Inter City Firm
- ICF insignia, 1980s
- Founding location: East London
- Years active: 1977/78–present
- Territory: East London
- Ethnicity: Predominantly White: English and Black British
- Criminal activities: Football hooliganism, riots, fighting, organised crime, drug trafficking, extorting

= Inter City Firm =

West Ham United FC fanbase from late 1970s to early 1990s

The Inter City Firm (ICF) is an English football hooligan firm associated with West Ham United, which was mainly active in the 1970s, 1980s and early 1990s. The name came from the use of InterCity trains to travel to away games. They were the subject of a 1985 Thames Television documentary, Hooligan.

==History==
The firm formed out of a number of other West Ham groups, including the Mile End Boys and Essex East London Firm. ICF formed in the 1977/78 season.

The most notable figure associated with the ICF is Cass Pennant, who wrote on football hooliganism in the 1990s and 2000s. In his book, Congratulations You Have Just Met the ICF, as a black Londoner, Pennant maintains that the ICF was not racist or right-wing. Bill Gardner, a member of the Mile End Boys, appears on the front-cover of the original print of the book.

Carlton Leach, the main character in the film Rise of the Footsoldier, is also associated with the firm. He, along with Pat Tate, Tony Tucker and Craig Rolfe, later started to get involved in the criminal underworld in London and Essex. They strayed away from the dangers of football fights, to focus on selling drugs and extorting drug dealers. Tate, Tucker, Alfie Bevan and Rolfe met a fierce gang in Rettendon Essex where they killed a member of the gang who attacked them.

ICF calling card, 1980s

The ICF pioneered calling cards that were left on victims. They read "Congratulations, you have just met the ICF". Calling cards would also become popular at other football clubs.

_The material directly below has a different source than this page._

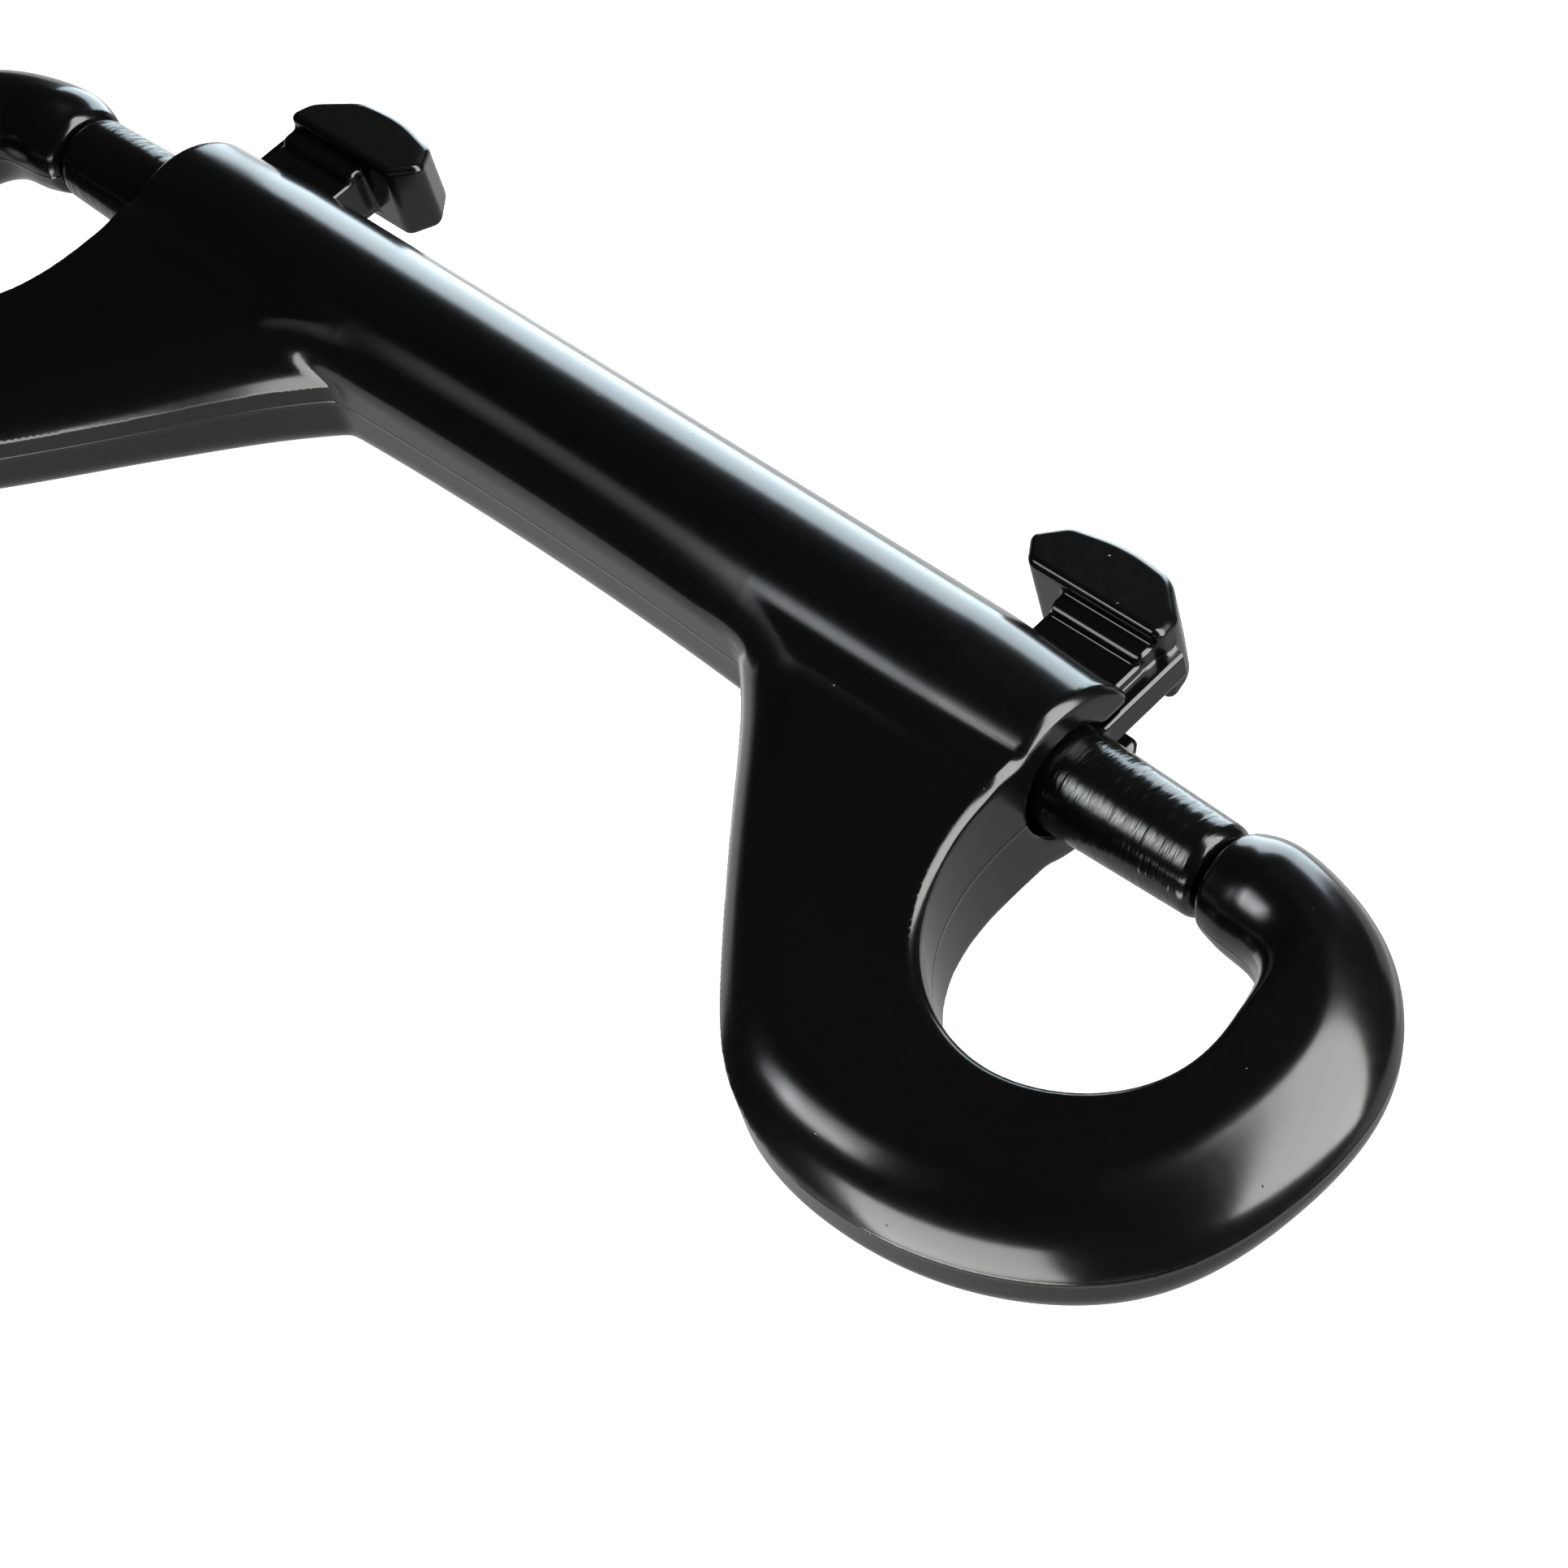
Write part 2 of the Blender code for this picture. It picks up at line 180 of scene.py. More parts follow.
def length(name, description, default):
    return bpy.props.FloatProperty(
        name=name, description=description, default=default, min=0.0, unit="LENGTH"
    )


def share(name, description, default):
    return bpy.props.FloatProperty(
        name=name, description=description, default=default, min=0.0, subtype="FACTOR"
    )


def colour(name, description, default):
    return bpy.props.FloatVectorProperty(
        name=name, description=description, default=default, min=0.0, subtype="COLOR"
    )


class BarrelSizes(bpy.types.PropertyGroup):
    """Sizes of the round barrel between the hooks"""

    face_x: length("Half length", "From the barrel's middle to its end face", 35.0 * MM)
    mouth_radius: length("Mouth radius", "Outer radius at the barrel's ends", 5.0 * MM)
    taper: length("Taper", "Length over which the barrel narrows to its mouth", 9.0 * MM)
    flat_depth: length("Flat depth", "From the axis to the flat below, at its ends", 4.6 * MM)
    flat_length: length("Flat half length", "From the middle to where the webs begin", 16.2 * MM)
    waist: length("Waist", "How much shallower the flat is at the middle", 0.35 * MM)
    draw_in: length("Draw-in", "How far the barrel draws in beside the flat", 0.55 * MM)
    flat_edge: length("Flat edge", "Rounding of the flat's two long edges", 0.35 * MM)
    running_gap: length("Running gap", "Between the bolt and its bore", 0.3 * MM)
    hole_edge: length("Hole edge", "Rounding of the bore's and slot's edges", 0.35 * MM)
    slot_width: length("Slot width", "Width of the slot for the trigger's stem", 3.2 * MM)
    slot_end: length("Slot end", "Distance of the slot's end from the middle", 17.6 * MM)
    bore_end: length("Bore end", "Distance of the bore's end from the middle", 2.0 * MM)


class HookSizes(bpy.types.PropertyGroup):
    """Sizes of the two cast hooks"""

    thickness: length("Thickness", "Thickness of the hook's arm", 6.5 * MM)
    root_thickness: length("Root thickness", "Of the web beside the eye", 8.4 * MM)
    nose_thickness: length("Nose thickness", "Of the nose at its end", 5.2 * MM)
    upper_rounding: length("Upper rounding", "Of the outer edge above the parting", 4.2 * MM)
    lower_rounding: length("Lower rounding", "Of the outer edge below the parting", 1.8 * MM)
    web_rim: length("Web rim", "Height of the web's upright rim over the middle", 1.3 * MM)
    web_slope: bpy.props.FloatProperty(
        name="Web slope",
        description="Tilt of the slope above the web's rim, from upright",
        default=math.radians(23.0),
        subtype="ANGLE",
    )
    web_shoulder: length("Web shoulder", "Rounding between that slope and the web's top", 2.0 * MM)
    corner: length("Corner", "Size of the blend between the barrel's flat and the webs", 0.5 * MM)
    eye_rounding: length("Eye rounding", "Of the eye's edges", 0.55 * MM)
    mouth_rounding: length("Mouth rounding", "Of the barrel's end by the eye", 0.6 * MM)
    nose_edge: length("Nose edge", "Rounding of the nose's end face", 0.5 * MM)
    fillet: length("Fillet", "Size of the blend between the barrel and the hooks", 3.0 * MM)


class TriggerSizes(bpy.types.PropertyGroup):
    """Sizes of the bolts and their thumb triggers"""

    tip_radius: length("Tip radius", "Radius of the bolt at its tip", 2.5 * MM)
    tip_rounding: length("Tip rounding", "Rounding of the bolt's tip", 0.7 * MM)
    stem_thickness: length("Stem thickness", "Of the stem in the slot", 2.6 * MM)
    stem_rear: length("Stem rear", "From the barrel's end back to the stem's rear", 7.4 * MM)
    stem_front: length("Stem front", "From the barrel's end back to the stem's front", 1.3 * MM)
    plate_thickness: length("Plate thickness", "Of the thin plate before the stem", 1.6 * MM)
    plate_front: length("Plate front", "From the barrel's end to the plate's front", 0.35 * MM)
    pad_width: length("Pad width", "Width of the thumb pad at its base", 5.3 * MM)
    pad_base: length("Pad base", "Height of the pad's underside over the axis", 7.7 * MM)
    pad_edge: length("Pad edge", "Rounding of the pad's long edges", 0.45 * MM)
    pad_top_share: share("Pad top", "Width of the pad's top as a share of its base", 0.72)
    ledge_half: length("Ledge half width", "Of the ledge under the pad", 1.75 * MM)
    ledge_depth: length("Ledge depth", "Height of the ledge under the pad", 1.3 * MM)
    fillet: length("Fillet", "Size of the blend between the pad and its stem", 0.5 * MM)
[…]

In the very late 1980s, the ICF was regularly linked to the UK pirate radio station Centreforce through its founder Andy Swallow. Swallow was a one-time member of the Essex East London Firm also.

The ICF again came to prominence in 2018 when former members re-grouped as the Real West Ham Fans Action Group, organising protests against the club board.

==In popular culture==
The ICF were the basis of Alan Clarke's 1988 film, The Firm. Gary Oldman plays Bex Bissell, the leader of the ICC - Inter City Crew. Members of the ICF were used as consultants on the film. The 2005 film Green Street (and its sequels) are also based on the ICF, but instead the initials GSE ('Green Street Elite') were used. The ICF make an appearance in Irvine Welsh's novellas Ecstasy: Three Tales of Chemical Romance.